■ **To be done**
From the data that follows, print exactly the lines starting at the one containing "in imported if" and ending at the one containing "# degree about its own axis."; include both of them and nothing more.

* BEGIN *

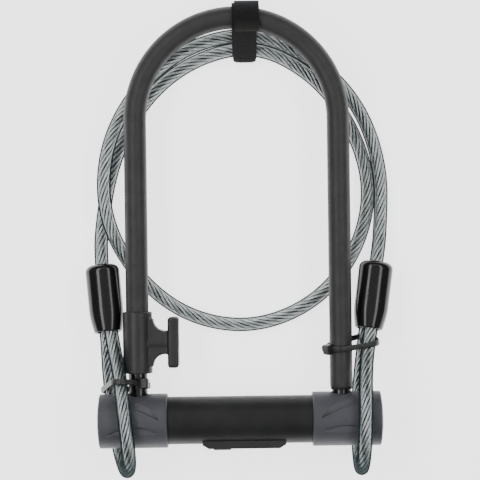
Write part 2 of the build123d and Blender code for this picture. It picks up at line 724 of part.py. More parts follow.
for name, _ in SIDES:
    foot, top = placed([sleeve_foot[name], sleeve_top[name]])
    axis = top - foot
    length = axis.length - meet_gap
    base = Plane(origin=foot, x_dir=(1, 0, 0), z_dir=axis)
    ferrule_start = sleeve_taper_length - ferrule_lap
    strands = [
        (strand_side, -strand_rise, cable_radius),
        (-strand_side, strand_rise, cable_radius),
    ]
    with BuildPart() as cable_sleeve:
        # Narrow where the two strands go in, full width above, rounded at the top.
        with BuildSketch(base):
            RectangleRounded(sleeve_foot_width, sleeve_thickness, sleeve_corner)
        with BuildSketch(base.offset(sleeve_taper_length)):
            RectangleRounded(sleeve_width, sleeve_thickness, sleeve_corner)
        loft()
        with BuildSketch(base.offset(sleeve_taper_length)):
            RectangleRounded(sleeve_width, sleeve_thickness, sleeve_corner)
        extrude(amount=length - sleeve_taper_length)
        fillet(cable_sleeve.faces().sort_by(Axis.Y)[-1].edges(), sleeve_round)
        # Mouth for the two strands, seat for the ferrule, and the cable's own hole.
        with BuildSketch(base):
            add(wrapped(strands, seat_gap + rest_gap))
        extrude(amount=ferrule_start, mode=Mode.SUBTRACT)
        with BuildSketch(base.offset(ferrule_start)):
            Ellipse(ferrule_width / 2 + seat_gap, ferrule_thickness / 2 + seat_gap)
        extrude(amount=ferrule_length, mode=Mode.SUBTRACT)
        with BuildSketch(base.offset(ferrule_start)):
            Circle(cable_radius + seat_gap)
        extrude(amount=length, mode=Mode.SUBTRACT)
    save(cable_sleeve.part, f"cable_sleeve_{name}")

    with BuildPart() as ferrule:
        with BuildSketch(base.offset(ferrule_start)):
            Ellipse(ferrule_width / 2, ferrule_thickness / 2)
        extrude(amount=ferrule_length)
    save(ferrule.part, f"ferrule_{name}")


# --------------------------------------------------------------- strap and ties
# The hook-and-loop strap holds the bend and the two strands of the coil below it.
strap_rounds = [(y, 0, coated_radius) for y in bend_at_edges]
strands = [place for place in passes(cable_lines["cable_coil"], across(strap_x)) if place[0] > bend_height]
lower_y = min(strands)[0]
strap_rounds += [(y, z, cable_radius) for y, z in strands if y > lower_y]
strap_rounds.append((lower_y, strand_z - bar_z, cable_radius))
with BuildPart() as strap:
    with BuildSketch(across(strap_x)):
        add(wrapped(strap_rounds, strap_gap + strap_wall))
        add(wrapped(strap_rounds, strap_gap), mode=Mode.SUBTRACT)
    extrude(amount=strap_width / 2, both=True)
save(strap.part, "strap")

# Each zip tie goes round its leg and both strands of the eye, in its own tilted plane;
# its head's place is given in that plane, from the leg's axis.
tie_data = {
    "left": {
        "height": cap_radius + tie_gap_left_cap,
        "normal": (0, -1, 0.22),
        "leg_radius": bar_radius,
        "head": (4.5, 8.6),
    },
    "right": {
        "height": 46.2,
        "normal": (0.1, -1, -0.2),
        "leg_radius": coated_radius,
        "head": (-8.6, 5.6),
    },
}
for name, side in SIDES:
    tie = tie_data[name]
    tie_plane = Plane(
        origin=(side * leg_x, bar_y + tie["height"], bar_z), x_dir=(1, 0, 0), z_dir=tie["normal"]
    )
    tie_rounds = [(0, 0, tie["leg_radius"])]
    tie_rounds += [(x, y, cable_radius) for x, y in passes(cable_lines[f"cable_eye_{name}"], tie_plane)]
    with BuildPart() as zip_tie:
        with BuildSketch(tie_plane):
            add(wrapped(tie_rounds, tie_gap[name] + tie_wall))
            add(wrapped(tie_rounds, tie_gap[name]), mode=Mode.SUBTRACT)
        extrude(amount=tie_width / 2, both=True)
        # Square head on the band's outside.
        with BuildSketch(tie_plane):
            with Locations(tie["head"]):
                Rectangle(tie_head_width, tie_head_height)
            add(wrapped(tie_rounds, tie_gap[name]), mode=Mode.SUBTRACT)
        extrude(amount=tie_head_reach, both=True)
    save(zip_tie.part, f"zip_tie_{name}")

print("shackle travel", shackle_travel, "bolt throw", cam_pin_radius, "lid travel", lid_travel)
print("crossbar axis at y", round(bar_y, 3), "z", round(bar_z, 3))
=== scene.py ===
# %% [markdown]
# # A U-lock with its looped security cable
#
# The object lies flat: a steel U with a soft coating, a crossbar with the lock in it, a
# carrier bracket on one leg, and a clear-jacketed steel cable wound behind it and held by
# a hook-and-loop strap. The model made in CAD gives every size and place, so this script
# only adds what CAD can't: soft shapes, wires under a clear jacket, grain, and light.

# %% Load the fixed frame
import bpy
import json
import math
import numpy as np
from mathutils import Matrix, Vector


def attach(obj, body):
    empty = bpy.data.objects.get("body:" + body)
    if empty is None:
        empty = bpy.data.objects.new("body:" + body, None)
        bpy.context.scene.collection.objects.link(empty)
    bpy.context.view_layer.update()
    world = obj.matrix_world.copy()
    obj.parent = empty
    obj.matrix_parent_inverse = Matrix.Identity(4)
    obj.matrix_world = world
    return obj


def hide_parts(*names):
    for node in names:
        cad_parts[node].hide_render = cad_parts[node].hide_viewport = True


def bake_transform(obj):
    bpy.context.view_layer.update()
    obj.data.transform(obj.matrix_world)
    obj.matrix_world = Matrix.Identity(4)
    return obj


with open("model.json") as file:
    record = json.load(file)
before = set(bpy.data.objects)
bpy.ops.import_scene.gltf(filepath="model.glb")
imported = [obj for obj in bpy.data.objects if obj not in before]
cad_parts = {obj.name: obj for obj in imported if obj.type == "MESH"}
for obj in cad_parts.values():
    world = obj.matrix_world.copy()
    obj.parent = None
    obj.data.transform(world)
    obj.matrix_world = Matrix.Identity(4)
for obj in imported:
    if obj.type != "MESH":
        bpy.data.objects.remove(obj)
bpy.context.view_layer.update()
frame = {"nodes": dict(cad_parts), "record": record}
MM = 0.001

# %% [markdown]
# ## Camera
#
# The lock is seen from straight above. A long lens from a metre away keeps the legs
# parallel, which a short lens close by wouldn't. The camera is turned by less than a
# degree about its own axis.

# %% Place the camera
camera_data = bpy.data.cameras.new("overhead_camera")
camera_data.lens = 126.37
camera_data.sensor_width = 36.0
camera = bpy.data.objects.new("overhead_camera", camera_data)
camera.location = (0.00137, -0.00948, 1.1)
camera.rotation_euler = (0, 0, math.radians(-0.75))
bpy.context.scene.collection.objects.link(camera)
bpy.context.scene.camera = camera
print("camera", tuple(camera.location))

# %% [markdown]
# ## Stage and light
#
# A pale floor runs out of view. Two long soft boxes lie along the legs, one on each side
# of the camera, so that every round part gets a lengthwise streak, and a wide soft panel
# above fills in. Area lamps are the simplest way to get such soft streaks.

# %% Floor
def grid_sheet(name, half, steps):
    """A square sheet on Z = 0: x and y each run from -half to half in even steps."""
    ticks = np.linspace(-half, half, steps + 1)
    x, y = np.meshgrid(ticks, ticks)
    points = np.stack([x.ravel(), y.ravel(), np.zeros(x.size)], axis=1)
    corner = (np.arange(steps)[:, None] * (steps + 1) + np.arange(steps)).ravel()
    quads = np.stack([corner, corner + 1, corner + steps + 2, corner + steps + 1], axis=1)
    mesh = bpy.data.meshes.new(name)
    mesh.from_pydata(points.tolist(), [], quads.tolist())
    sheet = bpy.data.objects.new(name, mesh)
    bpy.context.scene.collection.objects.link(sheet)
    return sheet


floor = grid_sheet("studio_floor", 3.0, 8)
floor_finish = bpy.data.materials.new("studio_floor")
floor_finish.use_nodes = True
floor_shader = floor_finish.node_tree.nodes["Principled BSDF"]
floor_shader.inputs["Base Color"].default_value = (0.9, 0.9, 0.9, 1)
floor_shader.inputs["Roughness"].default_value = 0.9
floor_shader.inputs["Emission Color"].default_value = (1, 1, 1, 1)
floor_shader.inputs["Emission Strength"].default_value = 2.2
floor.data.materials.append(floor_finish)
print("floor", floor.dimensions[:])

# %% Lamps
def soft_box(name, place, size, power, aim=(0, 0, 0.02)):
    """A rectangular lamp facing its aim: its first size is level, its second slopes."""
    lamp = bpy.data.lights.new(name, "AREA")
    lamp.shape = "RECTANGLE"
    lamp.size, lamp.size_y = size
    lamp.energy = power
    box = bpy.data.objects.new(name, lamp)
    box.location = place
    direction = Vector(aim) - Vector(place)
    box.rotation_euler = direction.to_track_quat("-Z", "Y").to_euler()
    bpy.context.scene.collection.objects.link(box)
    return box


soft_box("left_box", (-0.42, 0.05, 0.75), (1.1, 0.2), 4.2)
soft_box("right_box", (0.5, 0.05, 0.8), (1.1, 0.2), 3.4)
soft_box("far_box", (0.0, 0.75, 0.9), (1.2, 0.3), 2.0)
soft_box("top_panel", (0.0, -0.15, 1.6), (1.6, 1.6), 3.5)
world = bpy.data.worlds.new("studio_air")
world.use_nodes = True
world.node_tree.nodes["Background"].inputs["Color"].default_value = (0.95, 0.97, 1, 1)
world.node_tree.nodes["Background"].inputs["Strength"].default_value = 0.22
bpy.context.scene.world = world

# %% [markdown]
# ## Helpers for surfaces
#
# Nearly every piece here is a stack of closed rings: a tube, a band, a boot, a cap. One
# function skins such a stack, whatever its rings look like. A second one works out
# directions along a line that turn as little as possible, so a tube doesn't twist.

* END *

■ **Correct result**
cad_parts = {obj.name: obj for obj in imported if obj.type == "MESH"}
for obj in cad_parts.values():
    world = obj.matrix_world.copy()
    obj.parent = None
    obj.data.transform(world)
    obj.matrix_world = Matrix.Identity(4)
for obj in imported:
    if obj.type != "MESH":
        bpy.data.objects.remove(obj)
bpy.context.view_layer.update()
frame = {"nodes": dict(cad_parts), "record": record}
MM = 0.001

# %% [markdown]
# ## Camera
#
# The lock is seen from straight above. A long lens from a metre away keeps the legs
# parallel, which a short lens close by wouldn't. The camera is turned by less than a
# degree about its own axis.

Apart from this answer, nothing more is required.